勝負事はきっちりルールがあったのである。

昭和30年代前半、大阪にはまだ爆撃の傷跡が色濃く残っていた。友人の家を訪ねると、半壊したビルの一室に友人の家族が住んでいた。大阪駅前のビルの路上には乞食がたくさん並んで座っていた。
宮本輝の『泥の河』という作品に描かれている世界、映画化された世界はほぼ同時期同じ場所で暮らした私達の世界だった。
ただ、船上生活者はいたが、あのような身をひさぐ美女は知らなかった。当たり前か^^。

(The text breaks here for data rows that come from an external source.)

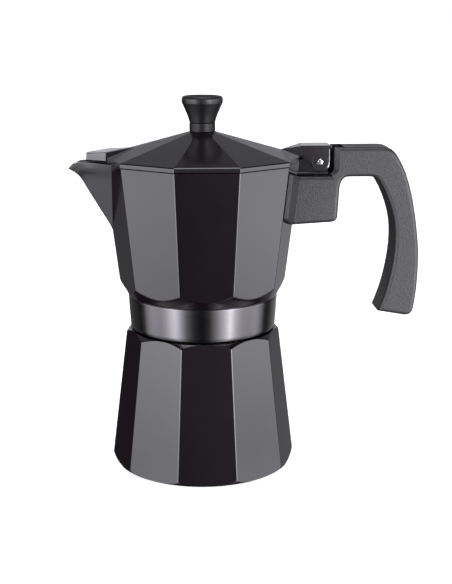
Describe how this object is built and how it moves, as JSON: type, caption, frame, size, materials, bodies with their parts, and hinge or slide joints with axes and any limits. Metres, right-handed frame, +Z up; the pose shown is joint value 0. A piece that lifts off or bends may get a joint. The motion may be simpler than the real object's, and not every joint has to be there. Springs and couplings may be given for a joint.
{
  "type": "moka pot",
  "caption": "Ten-sided stovetop coffee maker: lower boiler with safety valve, screwed-on collector with pouring spout, hinged pyramid lid with knob, and a side handle.",
  "frame": {"origin": "centre of the boiler's underside, on the pot's axis", "axes": "+Z up along the pot's axis, +X towards the handle, so the spout points to -X and the safety valve to +Y"},
  "size_m": [0.1826, 0.107, 0.1949],
  "materials": {
    "black_coated_aluminium": "smooth black baked coating, satin sheen, on die-cast aluminium",
    "bare_aluminium": "satin, uncoated",
    "steel": "bright stainless",
    "brass": "turned brass",
    "silicone": "matt translucent white silicone",
    "black_plastic": "fine-grained moulded black plastic"
  },
  "bodies": {
    "boiler": {"boiler_chamber": "black_coated_aluminium", "valve_body": "brass", "valve_washer": "silicone", "valve_end_ring": "brass", "valve_spring": "steel"},
    "valve_plunger_body": {"valve_plunger": "brass", "valve_seal": "silicone"},
    "funnel": {"funnel_bowl": "bare_aluminium", "funnel_stem": "bare_aluminium", "funnel_screen": "bare_aluminium"},
    "gasket_carrier": {"gasket": "silicone"},
    "filter_carrier": {"filter_plate": "bare_aluminium"},
    "collector": {"collector_chamber": "black_coated_aluminium", "riser_column": "bare_aluminium", "column_cap": "steel", "handle": "black_plastic", "handle_screw": "steel", "hinge_pin": "steel"},
    "lid_body": {"lid": "black_coated_aluminium", "lid_knob": "black_plastic", "knob_collar": "black_plastic", "knob_washer": "steel", "knob_screw": "steel"}
  },
  "joints": [
    {"name": "collector_lift", "type": "slide", "parent": "boiler", "child": "gasket_carrier", "axis": [0, 0, 1], "range_m": [0, 0.2]},
    {"name": "thread_rise", "type": "slide", "parent": "gasket_carrier", "child": "filter_carrier", "axis": [0, 0, 1], "range_m": [0, 0.0045]},
    {"name": "collector_unscrew", "type": "hinge", "parent": "filter_carrier", "child": "collector", "pos_m": [0, 0, 0.082], "axis": [0, 0, 1], "range_deg": [0, 540]},
    {"name": "lid_hinge", "type": "hinge", "parent": "collector", "child": "lid_body", "pos_m": [0.0605, 0, 0.1615], "axis": [0, 1, 0], "range_deg": [0, 95]},
    {"name": "funnel_lift", "type": "slide", "parent": "boiler", "child": "funnel", "axis": [0, 0, 1], "range_m": [0, 0.09]},
    {"name": "valve_plunger_slide", "type": "slide", "parent": "boiler", "child": "valve_plunger_body", "axis": [0, 1, 0], "range_m": [0, 0.0015], "stiffness_N_per_m": 2000, "springref_m": -0.001}
  ],
  "couplings": [
    {"joint": "thread_rise", "follows": "collector_unscrew", "m_per_rad": 0.00047746},
    {"joint": "funnel_lift", "follows": "collector_lift", "ratio": 0.45}
  ]
}
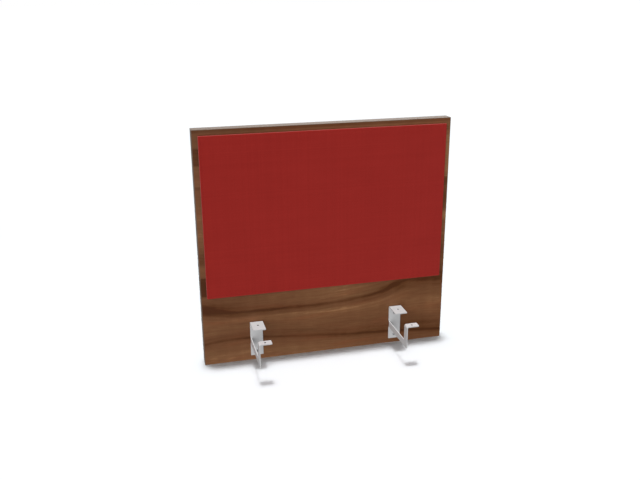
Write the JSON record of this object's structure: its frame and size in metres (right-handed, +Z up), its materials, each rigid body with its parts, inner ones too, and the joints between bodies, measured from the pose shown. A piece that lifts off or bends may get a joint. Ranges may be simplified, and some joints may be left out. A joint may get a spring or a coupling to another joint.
{
  "type": "desk privacy panel",
  "caption": "Upright wood-faced privacy panel with a fabric-covered pinboard, hung at a desk's edge by steel brackets that straddle the desk-frame rail and screw up under the desk top.",
  "frame": {"origin": "centre of the four desk fixing holes, level with the top faces of the brackets' flanges, which is the plane of the desk top's underside", "axes": "+Z up, out of the flanges towards the desk top; +X along the panel's width, to the right as seen from the desk; +Y from the desk towards the panel, through its thickness; the pinboard faces -Y"},
  "size_m": [0.8, 0.2059, 0.75],
  "materials": {
    "chipboard": "matte",
    "walnut_decor": "satin",
    "edge_band": "satin",
    "soft_fibreboard": "matte",
    "red_fabric": "matte",
    "staple_wire": "satin",
    "fastening_tape": "matte",
    "bracket_paint": "satin",
    "zinc_plated_steel": "satin",
    "insert_brass": "satin"
  },
  "bodies": {
    "root": {"core_board": "chipboard", "front_laminate": "walnut_decor", "rear_laminate": "walnut_decor", "top_edge_band": "edge_band", "bottom_edge_band": "edge_band", "left_edge_band": "edge_band", "right_edge_band": "edge_band", "pinboard_core": "soft_fibreboard", "pinboard_fabric": "red_fabric", "pinboard_staples": "staple_wire", "pinboard_hook_tapes": "fastening_tape", "pinboard_loop_tapes": "fastening_tape", "left_bracket": "bracket_paint", "right_bracket": "bracket_paint", "left_upper_screw": "zinc_plated_steel", "left_lower_screw": "zinc_plated_steel", "right_upper_screw": "zinc_plated_steel", "right_lower_screw": "zinc_plated_steel", "left_upper_insert": "insert_brass", "left_lower_insert": "insert_brass", "right_upper_insert": "insert_brass", "right_lower_insert": "insert_brass"}
  },
  "joints": []
}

そんな社会で母は寂しさに我慢がならなくなったようだ。
また、私が騒いで近所の家の木戸を壊してしまい、そこのおっさんに怒鳴り込まれたりの恐怖もあった。
港町だから荒くれもたくさんいた。
私は荒くれたちに恐怖を感じたことは一度もなかった。
彼らは心底優しかったはずだ。友達の兄たちが荒くれ者だったりしたが、優しくもてなしてくれた。
今はやりの気色悪いお・も・て・な・し、ではない素の彼らだった。ご飯のうえに醤油をかけて、これうめえぞとか出された時は少々たじろいだが。

母は郷里の祖母が懐かしく、また祖母が呼んでくれたのも手伝って、私の大阪暮らしは小3で終わった。

母は独り不動産屋と交渉してサッサと家を高値で売り払い子供2人と帰郷したのだった。
後で聞いた話だが、帰国した父は大阪の自宅前で呆然とした。
見知らぬ家族が住んでいたのだから当然だが、頭のなかは真っ白だったという。

家を売ったという手紙は船を追いかけるが、父にはまだ届いていなかったのだった。
さすがの父もこの母の暴挙には呆れ返ったらしい。後年大笑いしながら話してくれた顛末である。

思い立つと行動に移す母の性格は終生治らなかった。